EXTRACTED ENTRIES:
------

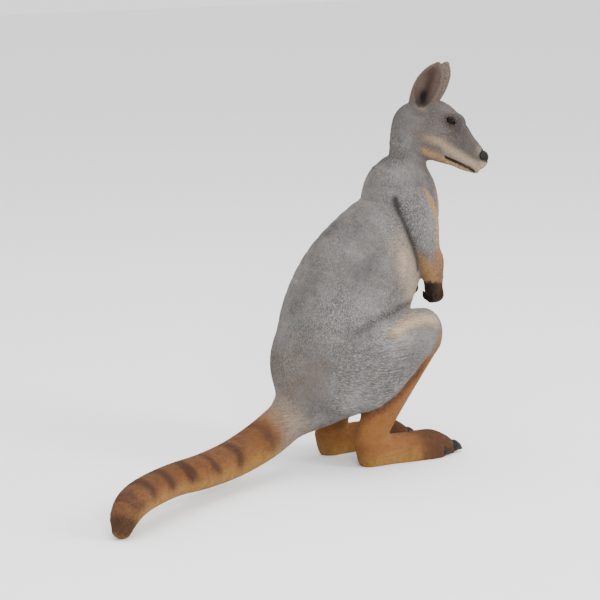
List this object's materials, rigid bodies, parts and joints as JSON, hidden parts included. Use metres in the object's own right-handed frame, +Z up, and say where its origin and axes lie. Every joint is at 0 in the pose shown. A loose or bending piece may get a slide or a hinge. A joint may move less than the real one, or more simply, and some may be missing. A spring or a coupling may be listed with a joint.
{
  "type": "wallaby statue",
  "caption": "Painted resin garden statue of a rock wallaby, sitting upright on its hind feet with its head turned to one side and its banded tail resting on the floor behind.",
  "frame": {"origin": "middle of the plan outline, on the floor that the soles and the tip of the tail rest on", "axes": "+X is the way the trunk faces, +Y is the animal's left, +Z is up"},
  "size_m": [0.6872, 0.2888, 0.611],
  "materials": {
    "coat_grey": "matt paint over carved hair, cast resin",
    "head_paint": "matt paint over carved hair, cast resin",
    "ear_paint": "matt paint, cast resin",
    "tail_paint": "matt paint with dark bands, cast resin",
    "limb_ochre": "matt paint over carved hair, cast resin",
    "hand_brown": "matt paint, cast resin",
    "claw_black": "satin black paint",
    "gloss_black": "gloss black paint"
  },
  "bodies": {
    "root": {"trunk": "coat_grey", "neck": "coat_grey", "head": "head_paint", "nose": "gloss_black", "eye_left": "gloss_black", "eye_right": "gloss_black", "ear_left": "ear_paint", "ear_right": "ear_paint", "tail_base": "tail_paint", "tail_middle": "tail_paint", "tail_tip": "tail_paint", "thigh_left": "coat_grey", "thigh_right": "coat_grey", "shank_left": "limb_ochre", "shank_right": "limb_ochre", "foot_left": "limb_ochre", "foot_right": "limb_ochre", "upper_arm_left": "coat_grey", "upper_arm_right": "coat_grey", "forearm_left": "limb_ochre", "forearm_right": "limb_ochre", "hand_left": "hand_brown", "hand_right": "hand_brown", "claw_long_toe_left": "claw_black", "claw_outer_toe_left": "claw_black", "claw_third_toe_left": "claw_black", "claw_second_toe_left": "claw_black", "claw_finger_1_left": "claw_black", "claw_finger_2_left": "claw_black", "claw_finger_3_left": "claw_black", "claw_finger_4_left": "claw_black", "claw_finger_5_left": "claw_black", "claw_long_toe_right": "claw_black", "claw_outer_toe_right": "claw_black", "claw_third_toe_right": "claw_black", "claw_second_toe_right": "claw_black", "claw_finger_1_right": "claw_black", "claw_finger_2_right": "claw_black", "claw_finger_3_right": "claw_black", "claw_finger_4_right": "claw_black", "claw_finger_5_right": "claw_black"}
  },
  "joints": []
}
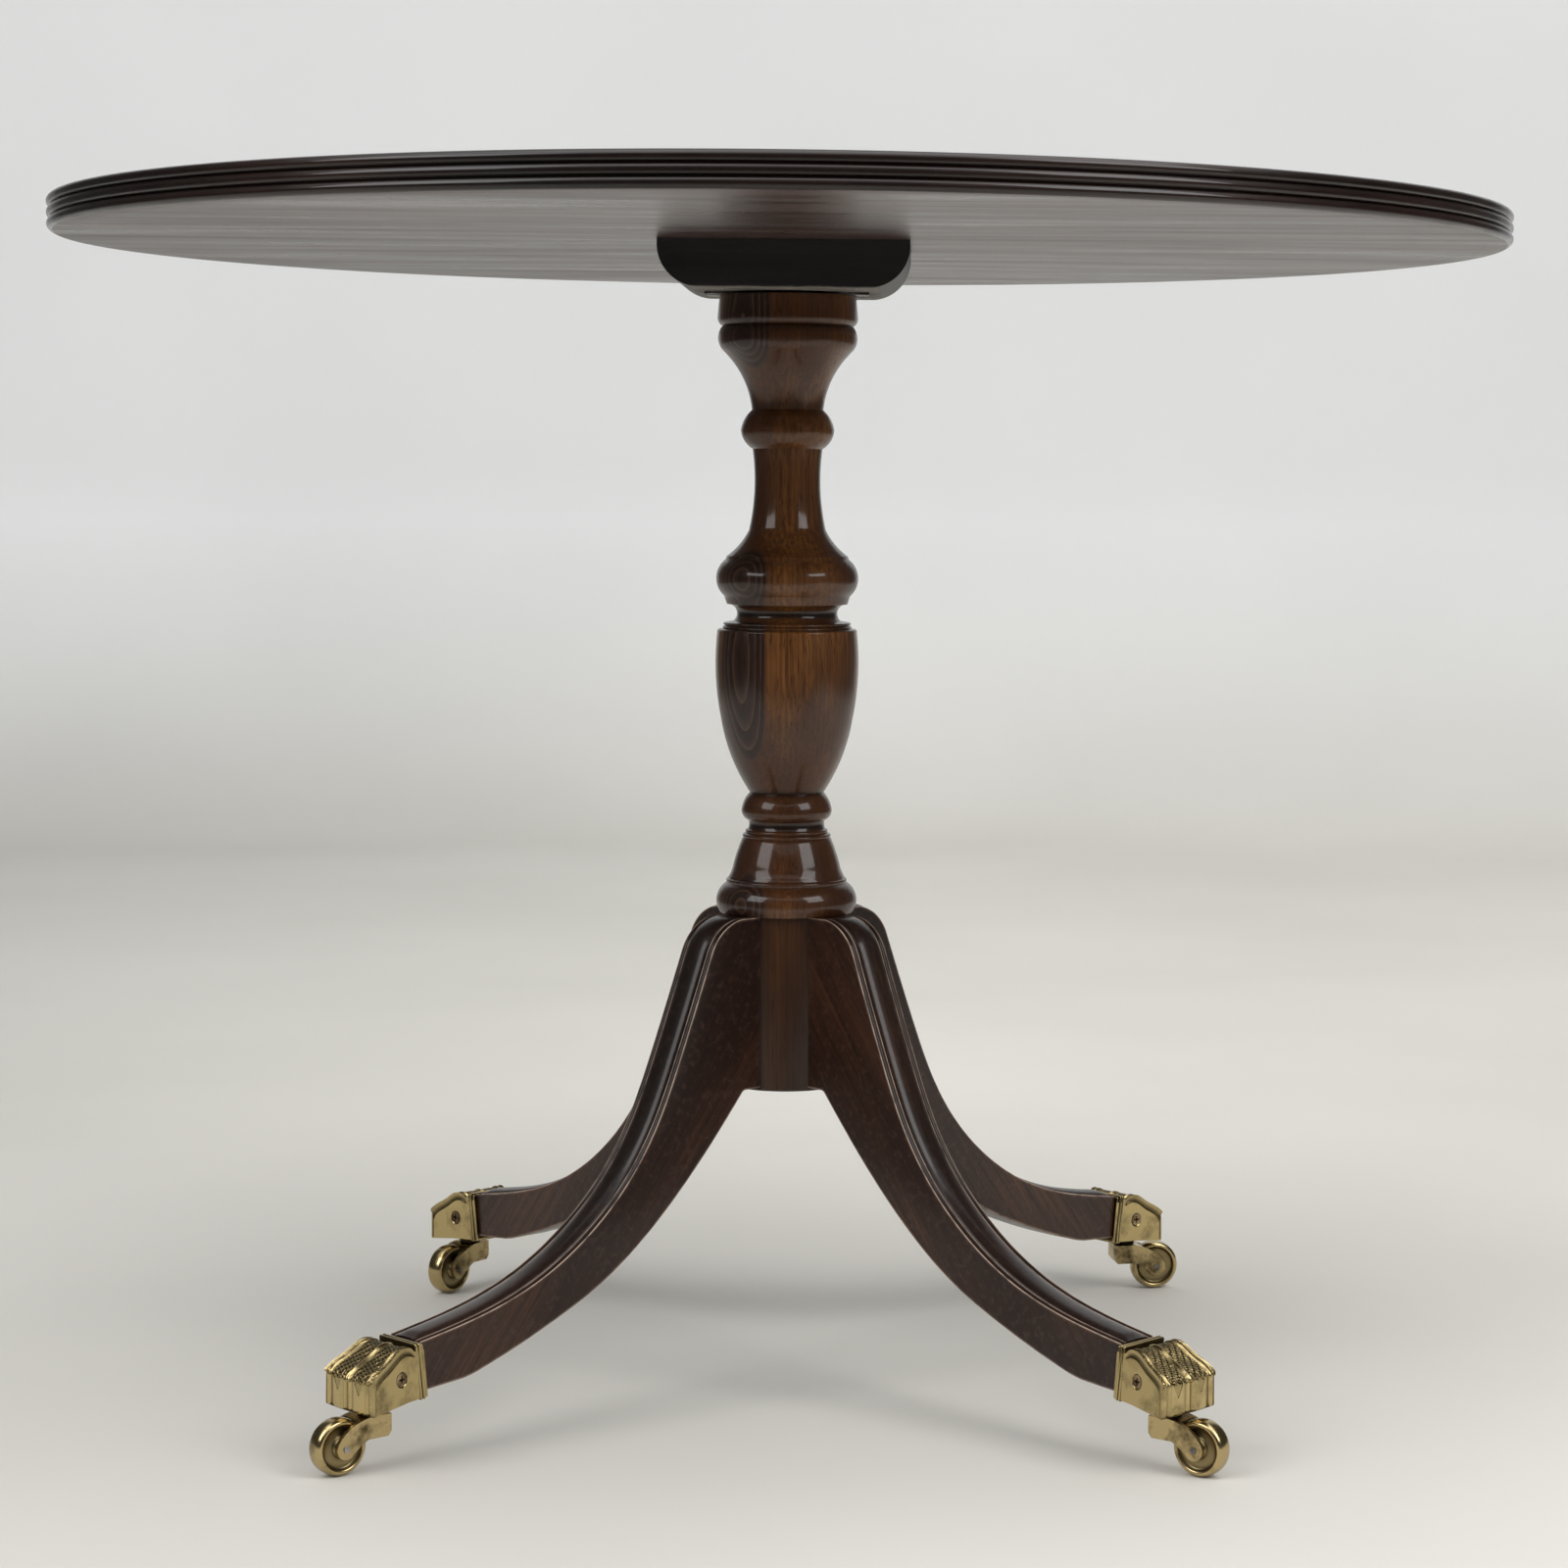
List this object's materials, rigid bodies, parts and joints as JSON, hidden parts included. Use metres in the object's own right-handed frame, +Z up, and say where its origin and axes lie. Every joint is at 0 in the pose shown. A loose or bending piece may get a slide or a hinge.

------

TASK BRIEF: Restate the data above word for word, please.

FULL SOLUTION:
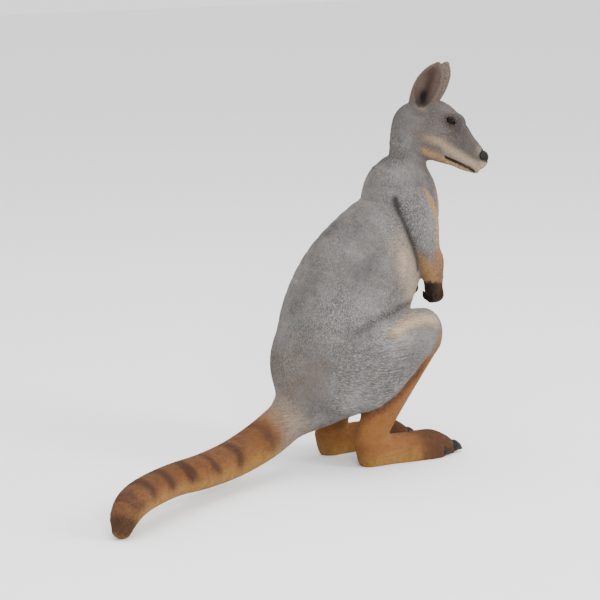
List this object's materials, rigid bodies, parts and joints as JSON, hidden parts included. Use metres in the object's own right-handed frame, +Z up, and say where its origin and axes lie. Every joint is at 0 in the pose shown. A loose or bending piece may get a slide or a hinge. A joint may move less than the real one, or more simply, and some may be missing. A spring or a coupling may be listed with a joint.
{
  "type": "wallaby statue",
  "caption": "Painted resin garden statue of a rock wallaby, sitting upright on its hind feet with its head turned to one side and its banded tail resting on the floor behind.",
  "frame": {"origin": "middle of the plan outline, on the floor that the soles and the tip of the tail rest on", "axes": "+X is the way the trunk faces, +Y is the animal's left, +Z is up"},
  "size_m": [0.6872, 0.2888, 0.611],
  "materials": {
    "coat_grey": "matt paint over carved hair, cast resin",
    "head_paint": "matt paint over carved hair, cast resin",
    "ear_paint": "matt paint, cast resin",
    "tail_paint": "matt paint with dark bands, cast resin",
    "limb_ochre": "matt paint over carved hair, cast resin",
    "hand_brown": "matt paint, cast resin",
    "claw_black": "satin black paint",
    "gloss_black": "gloss black paint"
  },
  "bodies": {
    "root": {"trunk": "coat_grey", "neck": "coat_grey", "head": "head_paint", "nose": "gloss_black", "eye_left": "gloss_black", "eye_right": "gloss_black", "ear_left": "ear_paint", "ear_right": "ear_paint", "tail_base": "tail_paint", "tail_middle": "tail_paint", "tail_tip": "tail_paint", "thigh_left": "coat_grey", "thigh_right": "coat_grey", "shank_left": "limb_ochre", "shank_right": "limb_ochre", "foot_left": "limb_ochre", "foot_right": "limb_ochre", "upper_arm_left": "coat_grey", "upper_arm_right": "coat_grey", "forearm_left": "limb_ochre", "forearm_right": "limb_ochre", "hand_left": "hand_brown", "hand_right": "hand_brown", "claw_long_toe_left": "claw_black", "claw_outer_toe_left": "claw_black", "claw_third_toe_left": "claw_black", "claw_second_toe_left": "claw_black", "claw_finger_1_left": "claw_black", "claw_finger_2_left": "claw_black", "claw_finger_3_left": "claw_black", "claw_finger_4_left": "claw_black", "claw_finger_5_left": "claw_black", "claw_long_toe_right": "claw_black", "claw_outer_toe_right": "claw_black", "claw_third_toe_right": "claw_black", "claw_second_toe_right": "claw_black", "claw_finger_1_right": "claw_black", "claw_finger_2_right": "claw_black", "claw_finger_3_right": "claw_black", "claw_finger_4_right": "claw_black", "claw_finger_5_right": "claw_black"}
  },
  "joints": []
}
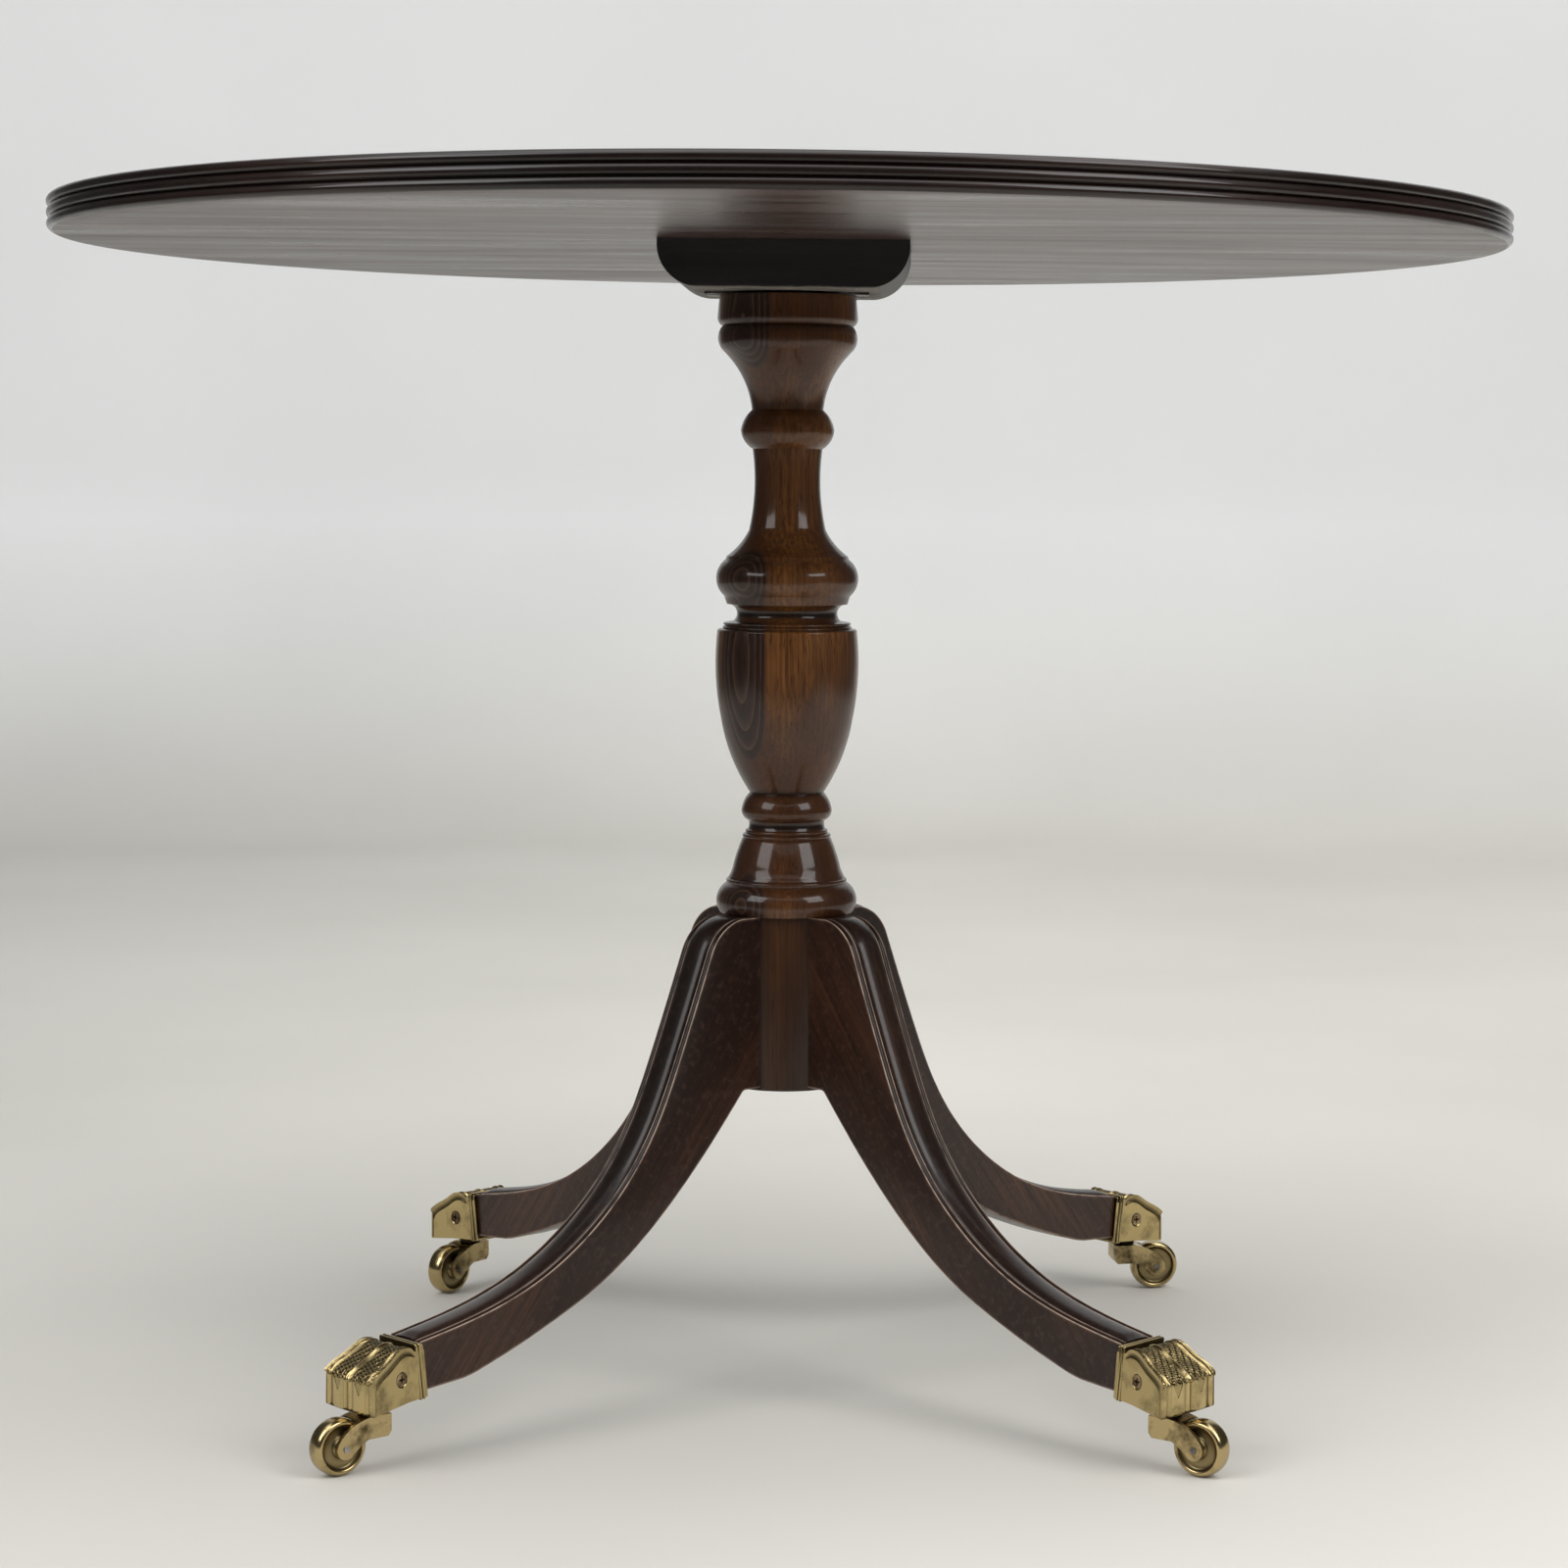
List this object's materials, rigid bodies, parts and joints as JSON, hidden parts included. Use metres in the object's own right-handed frame, +Z up, and say where its origin and axes lie. Every joint is at 0 in the pose shown. A loose or bending piece may get a slide or a hinge.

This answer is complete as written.